Two months after thieves wiped out the entire inventory of a West Berkeley production company, filmmakers are gearing up for the premiere of a documentary that survived the wreckage.
“It’s a miracle that we have a film. Everything else was ripped out of my office,” said Frame of Mind founder Rosemary Rawcliffe.
The piece in question, premiering at the Mill Valley Film Festival this month, is The Great 14th: Tenzin Gyatso, The 14th Dalai Lama In His Own Words. The deeply intimate autobiographical portrayal of the spiritual leader is the product of decades of relationship-building and filming.
“It’s his story, told by him,” Rawcliffe said. “Dalai Lama devotee or not, anyone who is interested in living the best life they can will get something from this.”
Rawcliffe and her staff were putting finishing touches on the documentary when the unimaginable happened. They arrived at their Ninth Street office on July 29 to find that numerous high-quality computers, hard drives and headphones were gone. Most devastatingly for the filmmakers, years and years of archival footage was taken with it.
“They ripped the heart and soul out of my business for 30 years. It’s been an enormous blow,” said Rawcliffe, reached by phone while she and her staff were working out of her Albany kitchen. The company moved out of its office for good a few days ago.
Surveillance video footage from the building — Parker Plaza at 2550 Ninth St. — appeared to show a man and a woman removing item after item in the middle of that July night. Footage showing the same people entering the property on previous dates was also uncovered.
A man has been charged in connection with the theft. Eddie Anthony Edwards, 34, of an unknown address, was arrested Sept. 10 and charged with four counts of felony burglary, according to Berkeley police and court records. He is in custody.
Police say Edwards is the man seen in video footage using a drill on Rawcliffe’s office door on three separate occasions, including the July 29 burglary.

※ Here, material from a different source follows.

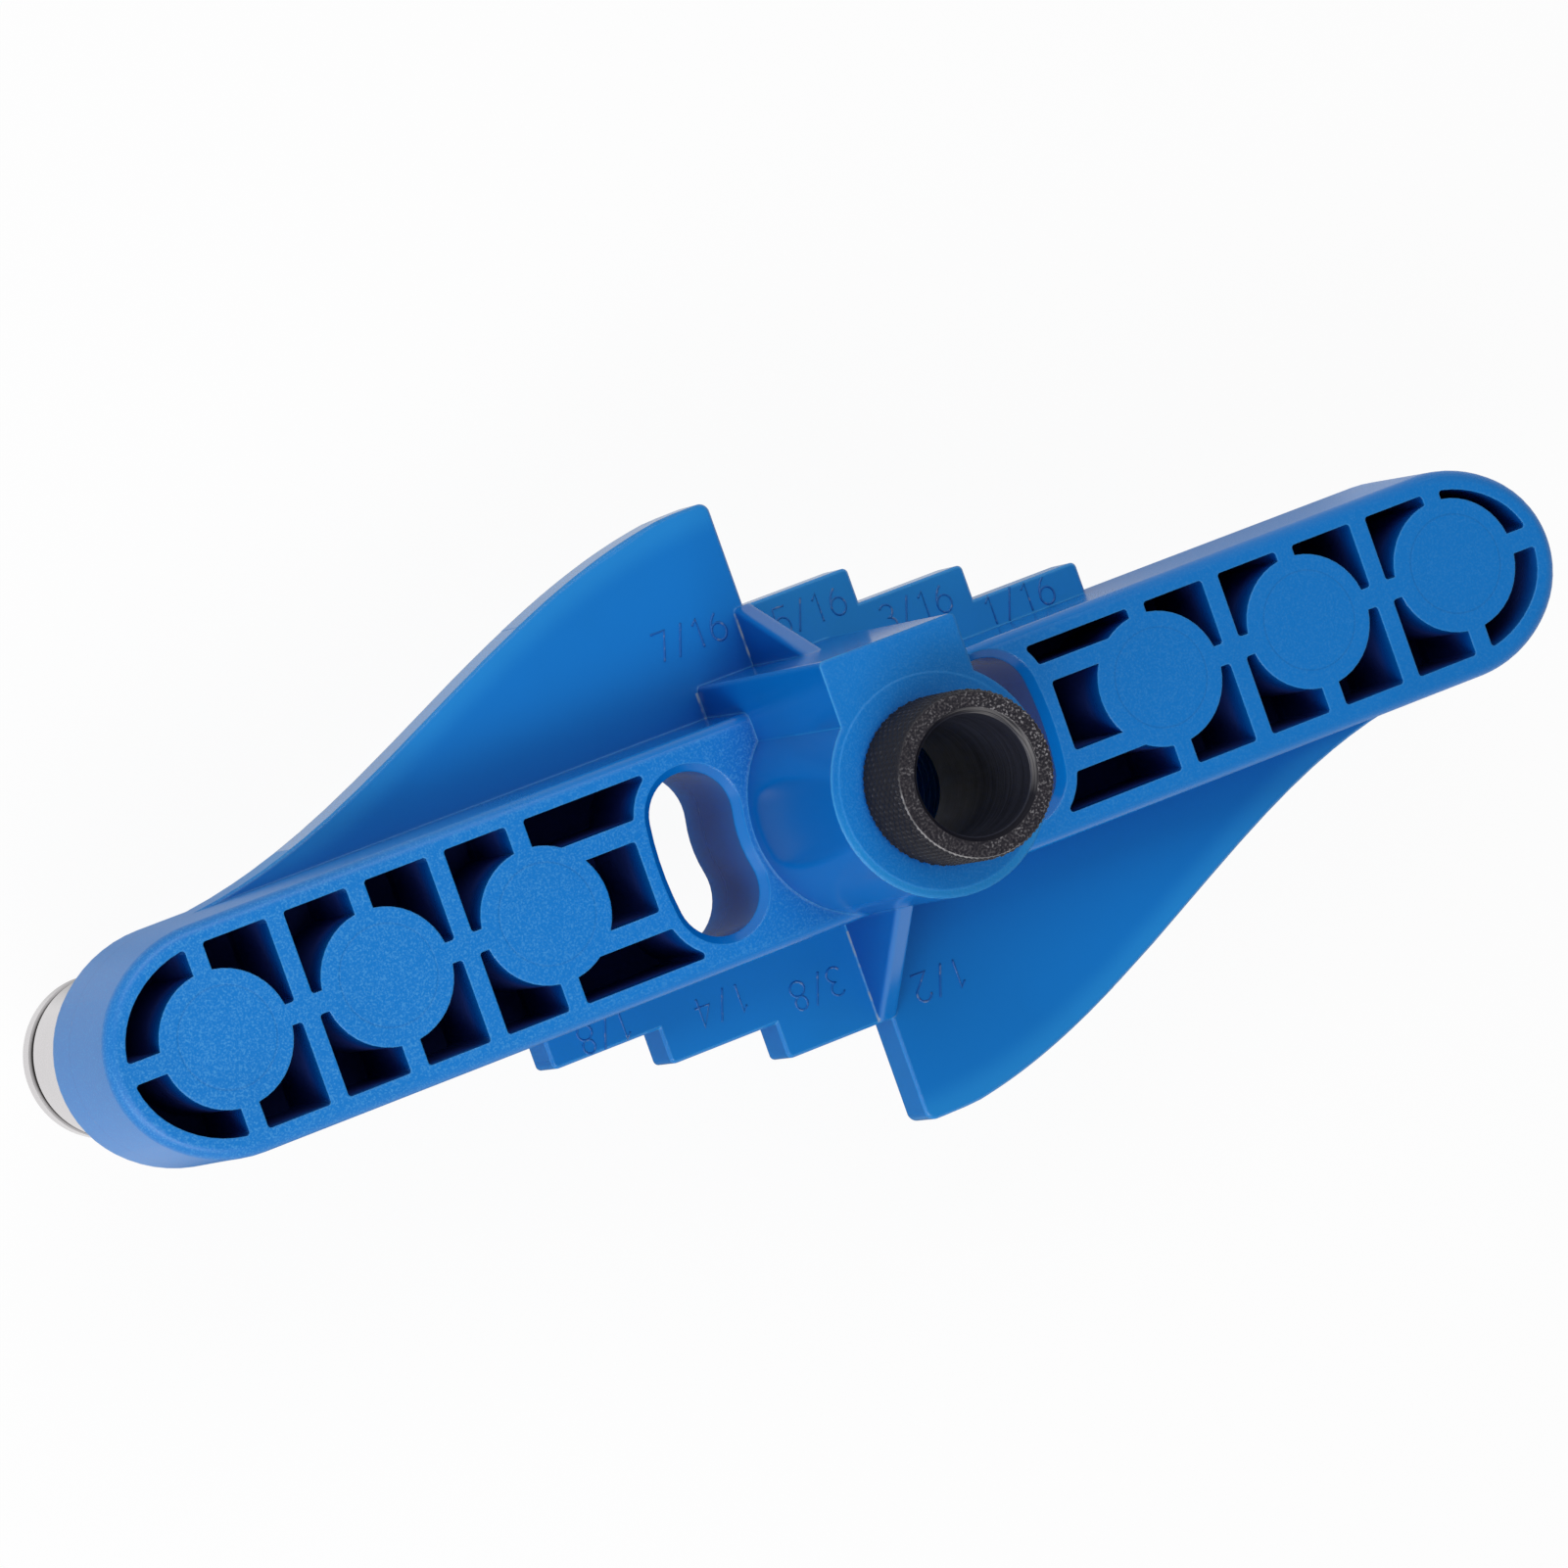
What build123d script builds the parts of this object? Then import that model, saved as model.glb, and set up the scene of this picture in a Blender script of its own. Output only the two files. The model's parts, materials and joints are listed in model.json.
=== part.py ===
from build123d import *
import os
from math import atan, cos, degrees, hypot, pi, radians, sin, tan

# Doweling jig with two guide rollers, a drill bush and a pair of stepped gauge fins.
# Millimetres. The origin is where the drill axis meets the work face of the bar.
# X runs along the bar, Y across it, and Z up the drill axis, away from the board.

# Step of the gauge treads: an eighth of an inch
eighth = 25.4 / 8

# Bar: a drafted block with arched ends, narrower on its top right side
bar_thickness = 13.0
bar_half_width = 9.72
narrow_half_width = 8.23
bar_back_growth = 0.3
bar_edge_radius = 1.0
left_shoulder_x = 58.8
left_reach = 10.54
right_shoulder_x = 58.4
right_reach = 10.12
arch_sharpness = 0.75
bar_draft = degrees(atan(bar_back_growth / bar_thickness))

# Roller stations: round solid bosses that can each take a roller screw
station_radius = 5.75
station_xs = (29.5, 44.25, 59.0)

# Pockets between the ribs of the bar
pocket_floor = 2.5
pocket_corner_radius = 0.3
left_wall = 1.7
right_top_wall = 1.67
right_bottom_wall = 1.88
station_rib = 1.65
cross_rib = 1.6
centre_rib = 1.8
inner_rib_low_y = 3.07
inner_rib_high_y = 4.75
square_pocket_end_x = 20.0

# Kidney holes beside the boss, wider at the work face
kidney_end_x = 14.35
kidney_end_y = 3.35
kidney_end_radius = 3.65
kidney_inner_radius = 11.05
kidney_outer_x = 18.25
kidney_back_growth = 0.65
kidney_wall = 1.65
kidney_lip = 0.7
kidney_draft = degrees(atan(kidney_back_growth / bar_thickness))

# Gauge plate, flush with the work face
plate_thickness = 4.0
plate_edge_chamfer = 0.2
tread_depth = 10.0
tread_count = 3
tread_corner_radius = 0.5
top_gauge_x = -0.3
bottom_gauge_x = -0.1
top_first_tread = 2.5 * eighth
bottom_first_tread = 3 * eighth

# Tall fins: half a cosine wave with its crest on the drill axis
top_fin_y = 26.98
bottom_fin_y = 28.55
fin_start_x = 59.3
fin_tip_x = 1.5
fin_points = 11
fin_corner_radius = 0.9

# Boss and the square block beside it
boss_height = 30.75
boss_front_radius = 9.6
boss_draft = 0.8
block_left_x = -6.65
block_right_x = 6.05
block_top_y = 12.5
block_draft = 0.3
block_corner_radius = 0.4

# Gussets that stiffen the tall fins
gusset_left_x = -1.3
gusset_right_x = 0.5
gusset_edge_radius = 0.4
top_gusset_reach_y = 17.7
top_gusset_high_z = 15.8
bottom_gusset_reach_y = 19.2
bottom_gusset_high_z = 16.3

# Drill bush, held by a half-inch thread whose pitch radius is the wall modelled here
thread_radius = 6.0
thread_clearance = 0.05
bush_bore_radius = 5.0
bush_mouth_radius = 5.35
bush_head_radius = 7.0
bush_head_height = 7.55
bush_chamfer = 0.3
bush_length = 19.5

# Guide rollers, each turning on the shoulder of a screw
roller_radius = 6.9
roller_bore_radius = 4.05
roller_top_gap = 0.1
roller_end_gap = 0.8
shoulder_radius = 4.0
screw_head_height = 2.1
guide_reach = 20.3
screw_thread_radius = 2.68
screw_thread_length = 8.0
socket_radius = 2.7
socket_depth = 9.0
key_across_flats = 5.0
key_depth = 3.0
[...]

According to court documents, Edwards was arrested in Emeryville two days after the Frame of Mind theft on suspicion of another, residential burglary and possession of a stolen vehicle. Some of the film company’s missing equipment was found inside that vehicle, according to police. In court records, police say Edwards was wearing clothing items seen in the Frame of Mind surveillance footage during the Emeryville arrest.

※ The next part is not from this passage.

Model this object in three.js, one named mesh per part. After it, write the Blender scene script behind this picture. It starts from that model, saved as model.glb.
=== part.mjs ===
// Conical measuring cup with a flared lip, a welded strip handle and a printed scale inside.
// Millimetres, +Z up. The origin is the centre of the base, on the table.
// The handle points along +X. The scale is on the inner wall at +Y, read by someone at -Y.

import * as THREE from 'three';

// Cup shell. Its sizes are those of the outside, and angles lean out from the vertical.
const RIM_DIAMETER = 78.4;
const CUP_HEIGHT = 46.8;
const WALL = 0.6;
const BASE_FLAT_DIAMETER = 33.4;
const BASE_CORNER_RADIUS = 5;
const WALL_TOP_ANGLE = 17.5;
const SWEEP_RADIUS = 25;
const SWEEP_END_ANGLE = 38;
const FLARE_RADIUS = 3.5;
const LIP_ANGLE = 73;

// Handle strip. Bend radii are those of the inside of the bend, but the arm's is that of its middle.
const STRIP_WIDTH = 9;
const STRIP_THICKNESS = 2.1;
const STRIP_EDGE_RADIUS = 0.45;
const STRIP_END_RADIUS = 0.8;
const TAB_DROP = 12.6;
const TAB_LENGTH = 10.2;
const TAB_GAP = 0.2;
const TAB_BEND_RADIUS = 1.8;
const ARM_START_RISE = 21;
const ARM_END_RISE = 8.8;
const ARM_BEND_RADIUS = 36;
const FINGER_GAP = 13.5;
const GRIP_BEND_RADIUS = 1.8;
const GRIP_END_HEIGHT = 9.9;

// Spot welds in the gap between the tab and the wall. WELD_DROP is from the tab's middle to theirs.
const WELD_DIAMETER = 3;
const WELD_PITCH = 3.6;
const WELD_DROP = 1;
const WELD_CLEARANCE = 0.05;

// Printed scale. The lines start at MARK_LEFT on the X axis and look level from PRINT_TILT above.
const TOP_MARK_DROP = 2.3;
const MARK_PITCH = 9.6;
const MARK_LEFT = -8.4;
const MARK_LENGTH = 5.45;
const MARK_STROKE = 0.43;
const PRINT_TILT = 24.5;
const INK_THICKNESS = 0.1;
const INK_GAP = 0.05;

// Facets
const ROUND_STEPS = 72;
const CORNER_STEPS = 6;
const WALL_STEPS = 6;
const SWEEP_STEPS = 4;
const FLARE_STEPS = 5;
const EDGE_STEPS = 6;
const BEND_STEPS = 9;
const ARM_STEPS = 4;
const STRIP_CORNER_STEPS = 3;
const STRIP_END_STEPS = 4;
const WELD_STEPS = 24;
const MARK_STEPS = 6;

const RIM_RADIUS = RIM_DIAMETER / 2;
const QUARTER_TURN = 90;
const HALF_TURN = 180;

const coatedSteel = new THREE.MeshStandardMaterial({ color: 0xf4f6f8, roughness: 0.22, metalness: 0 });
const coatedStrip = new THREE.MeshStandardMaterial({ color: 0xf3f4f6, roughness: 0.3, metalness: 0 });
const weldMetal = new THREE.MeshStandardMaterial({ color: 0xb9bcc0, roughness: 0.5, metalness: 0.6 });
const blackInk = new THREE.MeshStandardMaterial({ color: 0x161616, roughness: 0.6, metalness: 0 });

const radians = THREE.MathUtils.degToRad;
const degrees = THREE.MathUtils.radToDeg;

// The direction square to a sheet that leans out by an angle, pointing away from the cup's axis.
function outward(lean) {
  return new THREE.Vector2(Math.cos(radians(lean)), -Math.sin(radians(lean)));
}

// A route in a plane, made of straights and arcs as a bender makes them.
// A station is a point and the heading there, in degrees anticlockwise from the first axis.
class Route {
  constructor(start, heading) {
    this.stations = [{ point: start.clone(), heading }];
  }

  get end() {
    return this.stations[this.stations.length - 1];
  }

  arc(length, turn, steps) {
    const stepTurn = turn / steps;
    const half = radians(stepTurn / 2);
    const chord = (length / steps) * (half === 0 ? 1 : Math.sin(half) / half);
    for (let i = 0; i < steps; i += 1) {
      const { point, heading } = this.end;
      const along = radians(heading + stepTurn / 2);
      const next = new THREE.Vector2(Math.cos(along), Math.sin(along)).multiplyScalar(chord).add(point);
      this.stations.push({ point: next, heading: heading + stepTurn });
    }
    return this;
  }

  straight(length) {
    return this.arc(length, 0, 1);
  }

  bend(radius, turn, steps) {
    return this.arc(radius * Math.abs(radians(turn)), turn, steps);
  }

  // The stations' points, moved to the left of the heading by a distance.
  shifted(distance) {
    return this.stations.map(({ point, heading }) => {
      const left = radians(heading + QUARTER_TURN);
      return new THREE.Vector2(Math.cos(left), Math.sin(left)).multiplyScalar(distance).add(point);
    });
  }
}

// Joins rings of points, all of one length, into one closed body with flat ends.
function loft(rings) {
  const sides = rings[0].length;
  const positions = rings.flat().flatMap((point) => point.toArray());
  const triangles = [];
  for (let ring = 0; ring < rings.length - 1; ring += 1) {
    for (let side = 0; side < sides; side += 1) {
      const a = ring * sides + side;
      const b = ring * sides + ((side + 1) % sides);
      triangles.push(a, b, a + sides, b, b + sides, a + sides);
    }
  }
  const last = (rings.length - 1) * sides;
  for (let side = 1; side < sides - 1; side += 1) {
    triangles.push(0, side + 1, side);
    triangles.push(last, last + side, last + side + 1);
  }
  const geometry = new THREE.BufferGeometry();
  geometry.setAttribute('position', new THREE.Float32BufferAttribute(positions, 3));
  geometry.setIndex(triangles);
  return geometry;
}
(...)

“In reference to the burglary on 7/29/19, Edwards admitted that he knew where the victim’s property was, he stated that he would make arrangements to have the victim’s property returned, and he apologized to the victim,” according to court documents. (After publication, a Frame of Mind representative said Edwards never ultimately apologized or had any stolen property returned.)
Frame of Mind staff said a hard drive and tape deck were recovered from the stolen car, but the rest of the equipment and footage is nowhere to be found.
BPD Officer Byron White, a department spokesman, said police are still looking for the woman in the videos. According to Rawcliffe, an anonymous informant came forward with the names of both burglars.
In the disorienting aftermath of the theft, Rawcliffe’s first objective was to figure out how to finish the film that was set to premiere in Marin in a matter of weeks.
“My main concern was to fulfill my promise to everyone who worked on the film” — including the Dalai Lama himself, she said.
Unbelievably, Frame of Mind discovered that the thieves had neglected to take a small hard drive containing the film files, which the filmmakers had misplaced.
“It was a miracle,” Rawcliffe said. “It was nothing short of divine intervention. When I found that, it was a huge relief to be able to go and say, ‘We can finish this film.'”
They are still scrambling to get final legal permissions — another casualty of the theft — and other logistics in place in time for the festival, but Frame of Mind is confident it will happen. Tickets for two screenings sold out in a matter of minutes, according to the production company, and a third show (on Oct. 10) was added. All three screenings are at the Smith Rafael Film Center and additional tickets may be available at the door. The Dalai Lama’s younger brother, Tendzin Choegyal, is coming to town next week and will appear alongside Rawcliffe at the events.
Meanwhile, Rawcliffe is trying to figure out how to get the film out to a wider audience, and how to raise back some of the tens of thousands of dollars the company lost. (Donations can be made online.)
But the bigger picture is still blurry.
“On the 14th of October, when the festival is over and the dust starts to settle, what happens? No idea,” she said.
That said, Rawcliffe, a longtime student of Buddhism, can’t help but absorb some of the advice offered by her own film subject.
“I’ve worked with His Holiness over the last 20 years,” she said. “You can’t come out of this and do a film about him without turning to his good counsel. What does he say? You focus on what you can do, you don’t look to the past, you don’t imagine what might happen in the future. He walked over the Himalayas. That example alone — he didn’t give up, how can we?”